Pictured from left to right: Ava, La Poe, Eh Dah, Novem, Lauren, and Mue Ler from Karen Youth Futsal Academy.

It was fun to sit down with a group of girls from the Karen Futsal team who shared a few of their favorite aspects of Futsal with me.

“I love it because I get closer with the people I’m playing with and make more friends.” – Mue Ler

“It’s a really welcoming group. Like, you could be new, but everyone will welcome you into the community.” – La Poe

“Especially being here on Saturday, it’s so fun. At home, when you have nothing to do, you come here and have something fun to do. Instead of watching a screen or something at home alone, we get to come play Futsal together. It’s a get-away” – Eh Dah

“It was cool also when we got to go play at another one of the team’s fields. We went to where Fusion plays and got to know them a lot better. It was really fun and definitely worth the 30-minute drive.” – Novem

“I think I liked the swimming suit service project best. We got to write personal notes to everyone when we gave them [kids at North Commons Water Park] the donated swimsuits. They got something special along with the suit.” – Eh Dah

Including the Community

Not only do the players and their parents come out to the park every Saturday, but Seeds to Harvest and Sol of the Cities have grown it into a big community event. After all, the games take place at one of the largest, most utilized parks in North Minneapolis.
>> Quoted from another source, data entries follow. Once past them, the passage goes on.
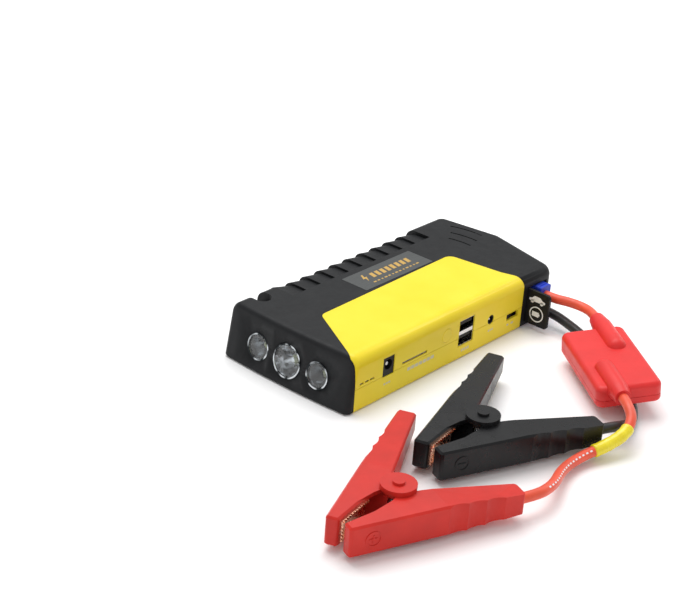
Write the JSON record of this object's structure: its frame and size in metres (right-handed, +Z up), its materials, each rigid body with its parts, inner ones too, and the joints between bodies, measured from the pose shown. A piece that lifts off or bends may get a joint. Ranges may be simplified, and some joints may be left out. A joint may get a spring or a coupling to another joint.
{
  "type": "jump starter pack",
  "caption": "Portable car jump starter: rounded battery case with torch end, side ports and hinged port flap, plugged into a short lead with inline module and sprung battery clamps.",
  "frame": {"origin": "middle of the battery case's flat underside, on the plane it stands on", "axes": "+X along the case from the torch end to the jump-port end, -Y out of the yellow port side, +Z up"},
  "size_m": [0.2868, 0.2122, 0.0322],
  "materials": {
    "case_black": "fine satin texture",
    "panel_yellow": "satin gloss",
    "label_grey": "fine brushed, anodised dark grey",
    "pad_rubber": "matte",
    "steel": "bright",
    "reflector": "vacuum-metallised",
    "lens_clear": "clear",
    "led_yellow": "phosphor dome",
    "circuit_board": "solder mask",
    "black_plastic": "moulded",
    "light_bar": "smoked translucent",
    "cell_foil": "foil pouch",
    "nickel": "plated",
    "copper": "bright copper",
    "brass_contact": "gold-coloured plating",
    "plug_blue": "moulded",
    "lead_red": "silicone insulation",
    "lead_black": "silicone insulation",
    "sleeve_yellow": "heat-shrink film",
    "module_red": "satin",
    "clamp_red": "satin",
    "clamp_black": "satin"
  },
  "bodies": {
    "pack": {"base_pads": "pad_rubber", "base_plate": "case_black", "battery_cells": "cell_foil", "black_cable_arm": "clamp_black", "black_cable_jaw": "copper", "black_cable_tail": "lead_black", "black_lead": "lead_black", "black_pivot_pin": "steel", "black_spring": "steel", "bus_bars": "copper", "button_board": "circuit_board", "case_screws": "steel", "cell_foam": "pad_rubber", "cell_tabs": "nickel", "dc_input_jack": "black_plastic", "dc_input_pin": "steel", "dc_output_jack": "black_plastic", "dc_output_pin": "steel", "flap_hinge_pin": "steel", "jump_plug": "plug_blue", "jump_socket": "plug_blue", "label_plate": "label_grey", "lead_sleeve": "sleeve_yellow", "level_light_bar": "light_bar", "main_board": "circuit_board", "mode_switch_body": "black_plastic", "module_board": "circuit_board", "module_lower_cover": "module_red", "module_relay": "black_plastic", "module_screws": "steel", "module_upper_cover": "module_red", "output_lights": "light_bar", "plug_contacts": "brass_contact", "red_cable_arm": "clamp_red", "red_cable_jaw": "copper", "red_cable_tail": "lead_red", "red_lead_in": "lead_red", "red_lead_out": "lead_red", "red_pivot_pin": "steel", "red_spring": "steel", "side_panel_lower": "panel_yellow", "side_panel_upper": "panel_yellow", "socket_contacts": "brass_contact", "torch_board": "circuit_board", "torch_leds": "led_yellow", "torch_lens_centre": "lens_clear", "torch_lenses_side": "lens_clear", "torch_reflector_centre": "reflector", "torch_reflectors_side": "reflector", "upper_case": "case_black", "usb_insert": "black_plastic", "usb_shell": "steel"},
    "button": {"power_button": "panel_yellow"},
    "switch_knob": {"mode_switch_knob": "black_plastic"},
    "flap": {"port_flap": "black_plastic"},
    "red_lever": {"red_lever_arm": "clamp_red", "red_lever_jaw": "copper"},
    "black_lever": {"black_lever_arm": "clamp_black", "black_lever_jaw": "copper"}
  },
  "joints": [
    {"name": "power_button_press", "type": "slide", "parent": "pack", "child": "button", "axis": [0, 1, 0], "range_m": [0, 0.0008], "stiffness_N_per_m": 600},
    {"name": "mode_switch_slide", "type": "slide", "parent": "pack", "child": "switch_knob", "axis": [1, 0, 0], "range_m": [0, 0.006]},
    {"name": "port_flap_hinge", "type": "hinge", "parent": "pack", "child": "flap", "pos_m": [0.0636, -0.0432, 0.0135], "axis": [0, 0, 1], "range_deg": [-10, 20]},
    {"name": "red_clamp_squeeze", "type": "hinge", "parent": "pack", "child": "red_lever", "pos_m": [-0.1473, -0.1231, 0.0105], "axis": [0, 0, -1], "range_deg": [0, 2.5], "stiffness_Nm_per_rad": 3, "springref_deg": -22.92, "deforming": ["red_spring"]},
    {"name": "black_clamp_squeeze", "type": "hinge", "parent": "pack", "child": "black_lever", "pos_m": [-0.0675, -0.1114, 0.0105], "axis": [0, 0, -1], "range_deg": [0, 3], "stiffness_Nm_per_rad": 3, "springref_deg": -22.92, "deforming": ["black_spring"]}
  ]
}
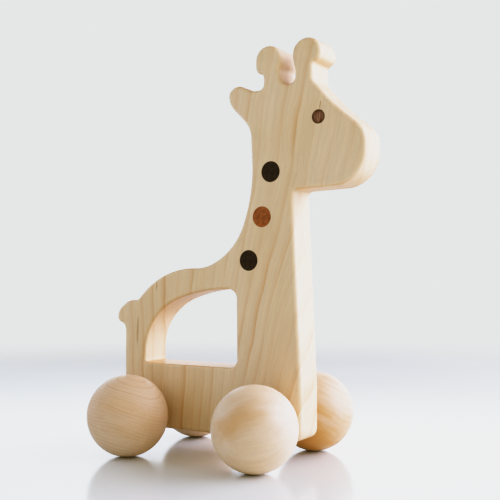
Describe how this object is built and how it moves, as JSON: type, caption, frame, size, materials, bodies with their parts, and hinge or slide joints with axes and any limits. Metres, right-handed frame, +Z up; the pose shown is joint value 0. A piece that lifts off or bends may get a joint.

One Saturday, a woman named Cathy approached me after the aerobics class and, slightly out of breath, exclaimed, “This is phenomenal!” Cathy lives a block from the park and told me she doesn’t have a futsal player here. She just came because she heard about the free exercise class. “Working out and being outside in the park with the youth is amazing. This intergenerational community focus is so important.”

It’s about Futsal, but it’s also about the community, the service, the teamwork, the friendship, the healing, and the future of these young players.